-- start Raw data --

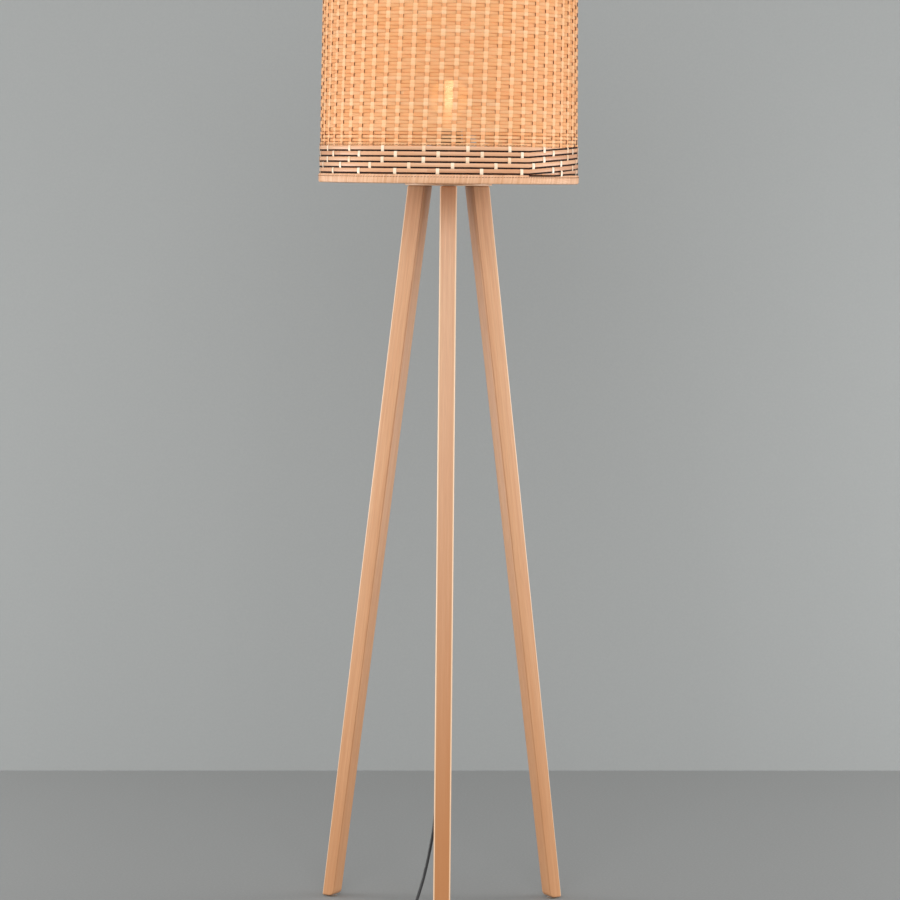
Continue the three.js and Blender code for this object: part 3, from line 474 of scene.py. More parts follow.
class Tree:
    """A geometry node tree with named inputs, run once on a mesh and then dropped."""

    def __init__(self, name: str, lengths: str, shares: str, counts: str) -> None:
        """Makes the tree and its inputs, besides a template and a material.

        Args:
            name: the tree's name.
            lengths: the names of its inputs in millimetres.
            shares: the names of its other inputs that are numbers, such as turns and angles.
            counts: the names of its inputs that are whole numbers.
        """
        self.nodes = bpy.data.node_groups.new(name, "GeometryNodeTree")
        self.lengths = lengths.split()
        kinds = {"Geometry": "Geometry", "Material": "Material"} | dict.fromkeys(counts.split(), "Int")
        kinds |= dict.fromkeys([*self.lengths, *shares.split()], "Float")
        self.nodes.interface.new_socket("Geometry", in_out="OUTPUT", socket_type="NodeSocketGeometry")
        for key, kind in kinds.items():
            self.nodes.interface.new_socket(key, in_out="INPUT", socket_type=f"NodeSocket{kind}")
        outputs = self.nodes.nodes.new("NodeGroupInput").outputs
        self.given = {key: Given(outputs[key]) for key in kinds}

    def add(self, kind: str, *inputs: object, **settings: object) -> Given:
        """Adds a node to this tree."""
        return add(self.nodes, kind, *inputs, **settings)

    def stored(self, geometry: Given, name: str, value: Given, domain: str = "POINT") -> Given:
        """Keeps a number under a name on the geometry, for the material to read."""
        sockets = {"Name": name, "Value": value}
        return self.add("GeometryNodeStoreNamedAttribute", geometry, data_type="FLOAT", domain=domain, sockets=sockets)

    def rise(self, turns: Given, last: object) -> Given:
        """The height of a winding, which is level for a share of each turn and then climbs, steeply at first.

        Args:
            turns: how many turns it has made.
            last: the turn after which it rises no more.

        Returns:
            The height of its middle.
        """
        turns = turns.to("MINIMUM", last).to("MAXIMUM", 0.0)
        share = turns.to("FRACT").eased(self.given["Level"], 1.0, curve="LINEAR")
        return (turns.to("FLOOR") + share * (share * -0.6 + 1.6)) * self.given["Pitch"] + self.given["Start"]

    def wall(self, height: Given) -> tuple[Given, Given]:
        """How far a height is above the wall's foot, and the radius there."""
        above = height - self.given["Foot"]
        return above, self.given["Radius"] - self.given["Slope"] * above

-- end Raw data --

Instructions for the task >> Extract the complete listing above, reproducing each line exactly.

Response to the task >>
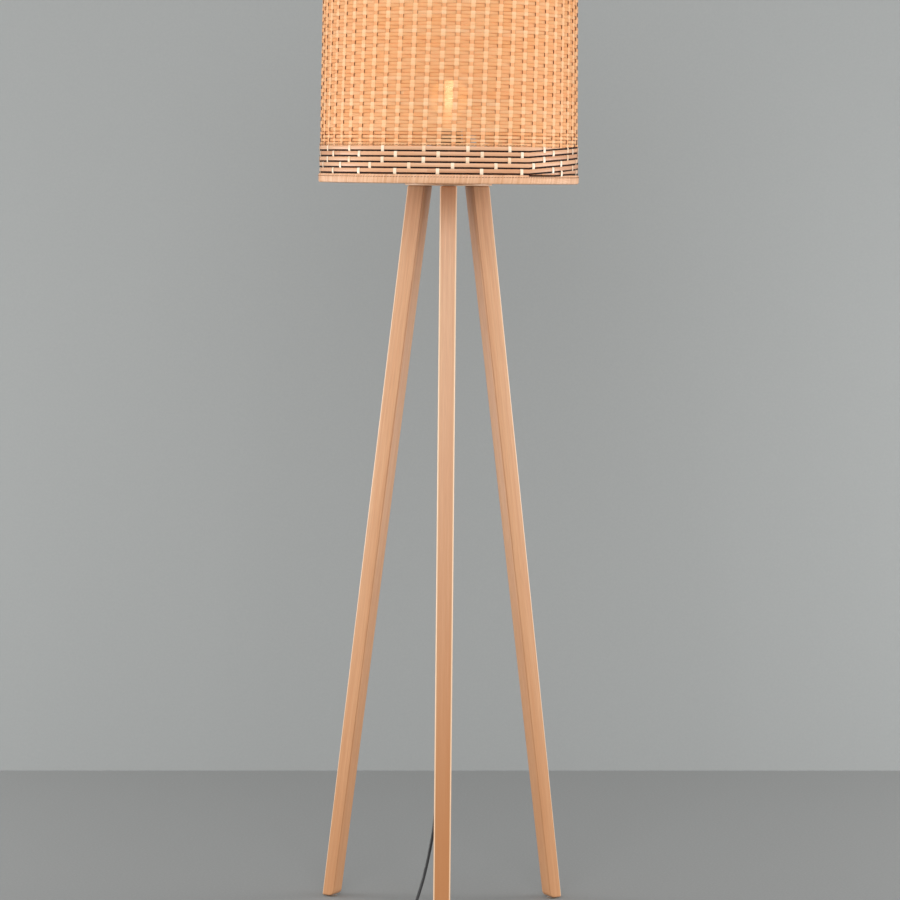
Continue the three.js and Blender code for this object: part 3, from line 474 of scene.py. More parts follow.
class Tree:
    """A geometry node tree with named inputs, run once on a mesh and then dropped."""

    def __init__(self, name: str, lengths: str, shares: str, counts: str) -> None:
        """Makes the tree and its inputs, besides a template and a material.

        Args:
            name: the tree's name.
            lengths: the names of its inputs in millimetres.
            shares: the names of its other inputs that are numbers, such as turns and angles.
            counts: the names of its inputs that are whole numbers.
        """
        self.nodes = bpy.data.node_groups.new(name, "GeometryNodeTree")
        self.lengths = lengths.split()
        kinds = {"Geometry": "Geometry", "Material": "Material"} | dict.fromkeys(counts.split(), "Int")
        kinds |= dict.fromkeys([*self.lengths, *shares.split()], "Float")
        self.nodes.interface.new_socket("Geometry", in_out="OUTPUT", socket_type="NodeSocketGeometry")
        for key, kind in kinds.items():
            self.nodes.interface.new_socket(key, in_out="INPUT", socket_type=f"NodeSocket{kind}")
        outputs = self.nodes.nodes.new("NodeGroupInput").outputs
        self.given = {key: Given(outputs[key]) for key in kinds}

    def add(self, kind: str, *inputs: object, **settings: object) -> Given:
        """Adds a node to this tree."""
        return add(self.nodes, kind, *inputs, **settings)

    def stored(self, geometry: Given, name: str, value: Given, domain: str = "POINT") -> Given:
        """Keeps a number under a name on the geometry, for the material to read."""
        sockets = {"Name": name, "Value": value}
        return self.add("GeometryNodeStoreNamedAttribute", geometry, data_type="FLOAT", domain=domain, sockets=sockets)

    def rise(self, turns: Given, last: object) -> Given:
        """The height of a winding, which is level for a share of each turn and then climbs, steeply at first.

        Args:
            turns: how many turns it has made.
            last: the turn after which it rises no more.

        Returns:
            The height of its middle.
        """
        turns = turns.to("MINIMUM", last).to("MAXIMUM", 0.0)
        share = turns.to("FRACT").eased(self.given["Level"], 1.0, curve="LINEAR")
        return (turns.to("FLOOR") + share * (share * -0.6 + 1.6)) * self.given["Pitch"] + self.given["Start"]

    def wall(self, height: Given) -> tuple[Given, Given]:
        """How far a height is above the wall's foot, and the radius there."""
        above = height - self.given["Foot"]
        return above, self.given["Radius"] - self.given["Slope"] * above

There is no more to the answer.